Regardless of their validity, those retorts are a projection of the creeping impostor syndrome we all want to outrun. Labeling a classmate as undeserving relieves the pressure of justifying your own belonging, making it easier to run away from the luck component of your acceptance. It makes it more plausible that you aren’t the impostor. But maybe you are. 

While applying, you probably knew of someone who seemed completely qualified, but got rejected. And in consolation, you likely explained it away with bad luck, ensuring them that they deserved to get in. That line of thinking is much less assuring when you flip it and ask yourself if someone out there deserves to be here more than you. 

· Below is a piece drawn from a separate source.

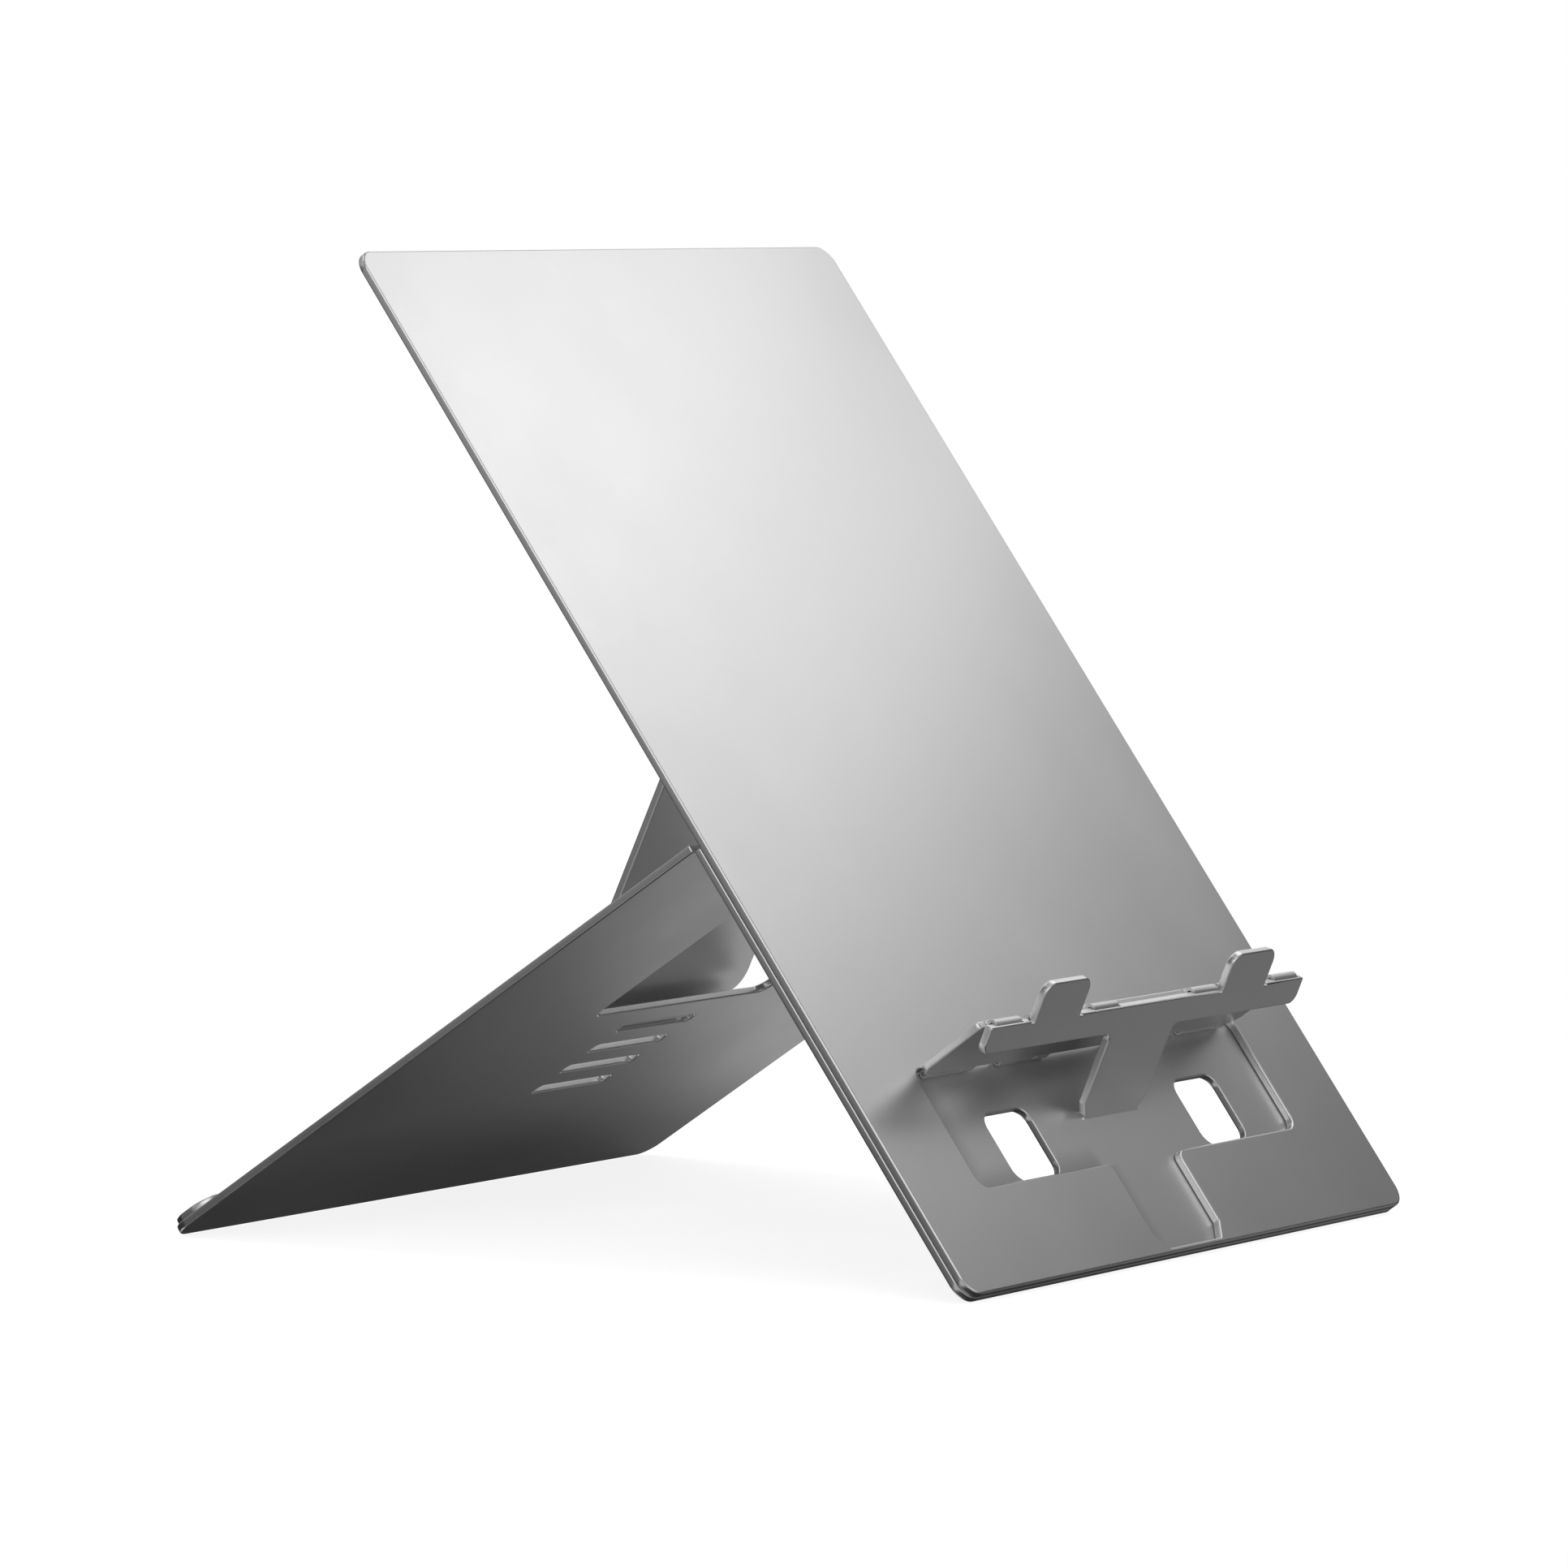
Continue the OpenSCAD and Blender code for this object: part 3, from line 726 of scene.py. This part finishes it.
# soft boxes of the studio: position, aim (m), edge (m), power (W)
LIGHTS = [
    ("box_f15", (1.9805, 0, 0.3583), (0, 0, 0.08), 0.9, 0.03096),
    ("box_f14", (1.7152, 0.9903, 0.3583), (0, 0, 0.08), 0.9, 3.635),
    ("box_f09", (-1.2817, -1.2817, -0.7652), (0, 0, 0.08), 1.2, 1.719),
    ("box_l15", (0.4123, 0.2029, -0.1921), (0.04, 0.0617, 0.0174), 0.25, 0.005699),
    ("box_f10", (-1.8126, -0, -0.7652), (0, 0, 0.08), 1.2, 2.452),
    ("box_f21", (-1.9805, -0, 0.3583), (0, 0, 0.08), 0.9, 1.405),
    ("box_f22", (-1.7152, 0.9903, 0.3583), (0, 0, 0.08), 0.9, 0.841),
    ("box_l04", (0.169, 0.0384, -0.0212), (0, -0.0174, 0.07), 0.1, 0.005053),
    ("box_s02", (0.2578, -0.1569, -0.0895), (0, -0.0735, 0.0392), 0.2, 0.01668),
    ("box_f30", (-0.963, -1.3254, 1.2272), (0, 0, 0.08), 1.1, 3.444),
    ("box_f31", (-1.5581, -0.5063, 1.2272), (0, 0, 0.08), 1.1, 4.266),
    ("box_l09", (0.2392, 0.0777, -0.0446), (0.07, 0.02, 0.0451), 0.1, 0.008395),
    ("box_l00", (0.0963, 0.0406, -0.0248), (-0.07, -0.0174, 0.07), 0.1, 0.001751),
    ("box_f27", (1.5581, -0.5063, 1.2272), (0, 0, 0.08), 1.1, 0.2832),
    ("box_f26", (1.5581, 0.5063, 1.2272), (0, 0, 0.08), 1.1, 1.638),
    ("box_a15", (0.6932, -0.1994, 0.4291), (0.05, -0.0296, 0.0828), 0.42, 0.03889),
    ("box_f28", (0.963, -1.3254, 1.2272), (0, 0, 0.08), 1.1, 0.8308),
    ("box_a09", (0.5104, -0.2152, 0.4612), (-0.11, -0.0296, 0.0828), 0.42, 0.01778),
    ("box_a06", (0.3241, -0.1404, 0.2336), (0, -0.0472, 0.0585), 0.24, 0.00724),
    ("box_a05", (0.2408, -0.0389, 0.3777), (-0.07, 0.035, 0.1719), 0.24, 0.01376),
    ("box_a00", (0.1735, -0.1481, 0.2481), (-0.14, -0.0472, 0.0585), 0.24, 0.0199),
    ("box_a02", (0.1647, -0.0417, 0.3857), (-0.14, 0.035, 0.1719), 0.24, 0.07055),
    ("box_a04", (0.2452, -0.0914, 0.3095), (-0.07, -0.0061, 0.1152), 0.24, 0.02837),
    ("box_a01", (0.1693, -0.0948, 0.3173), (-0.14, -0.0061, 0.1152), 0.24, 0.0759),
    ("box_f00", (0, 1, -1.6521), (0, 0, 0.08), 1.4, 4),
    ("box_f24", (0, 1.6383, 1.2272), (0, 0, 0.08), 1.1, 1.2),
    ("box_f25", (0.963, 1.3254, 1.2272), (0, 0, 0.08), 1.1, 2),
    ("box_f33", (-0.963, 1.3254, 1.2272), (0, 0, 0.08), 1.1, 2),
    ("box_f34", (0, 0.8452, 1.8926), (0, 0, 0.08), 1.3, 5),
    ("box_f12", (0, 1.9805, 0.3583), (0, 0, 0.08), 0.9, 0.7),
    ("box_f18", (0, -1.9805, 0.3583), (0, 0, 0.08), 0.9, 3),
    ("box_f17", (0.9903, -1.7152, 0.3583), (0, 0, 0.08), 0.9, 1.5),
    ("box_f19", (-0.9903, -1.7152, 0.3583), (0, 0, 0.08), 0.9, 1.5),
    ("box_f36", (0.4968, -0.6838, 1.8926), (0, 0, 0.08), 1.3, 2),
    ("box_f37", (-0.4968, -0.6838, 1.8926), (0, 0, 0.08), 1.3, 3),
    ("box_f08", (0, -1.8126, -0.7652), (0, 0, 0.08), 1.2, 2),
]
for _n, _l, _a, _s2, _p in LIGHTS:
    area_light(_n, _l, _a, _s2, _p)

scene.view_settings.view_transform = "Standard"
scene.view_settings.look = "None"

cam = bpy.data.cameras.new("camera")
cam.sensor_width = 36.0
cam.sensor_fit = "HORIZONTAL"
cam.lens = 189.98056359852453
cam.shift_x = 0.0003674858
cam.shift_y = -0.0006061512
cam.clip_start = 0.05
cam.clip_end = 50.0
co = bpy.data.objects.new("camera", cam)
M = ((0.53963458, 0.05980446, -0.83977256, -1.311249230801917),
     (-0.84189798, 0.04013236, -0.53814234, -0.8378296208446232),
     (0.00151874, 0.99740304, 0.07200606, 0.1959863516851643),
     (0, 0, 0, 1))
co.matrix_world = Matrix(M)
scene.collection.objects.link(co)
scene.camera = co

Ultimately, proving that you’re the most deserving of your seat is not the point of being a Penn student, because nobody truly can be. Our purpose is to wield that seat with intention, and from it, enrich our peers’ experiences, not attack their presence. Most of all, our deserving shouldn’t be defined by who we were before getting here. In the pursuit to convince ourselves that we belong, I think we’ve neglected the power of creating that belonging for ourselves.

It’s high time we embrace uncertainty, including the randomness of our admissions. If you find yourself in mildly awkward small talk about college app season, ditch the carefully constructed answer. I promise it’s alright to admit that you thought you had no shot. On your afternoon walk down Locust, as you pinch yourself that you’re really here, recall what that uncertainty felt like. You don’t need to embody it, but recognize it. Recognize the randomness as an ever-present truth, not a possibility to be disproved. After all, the present is the result of a series of near misses.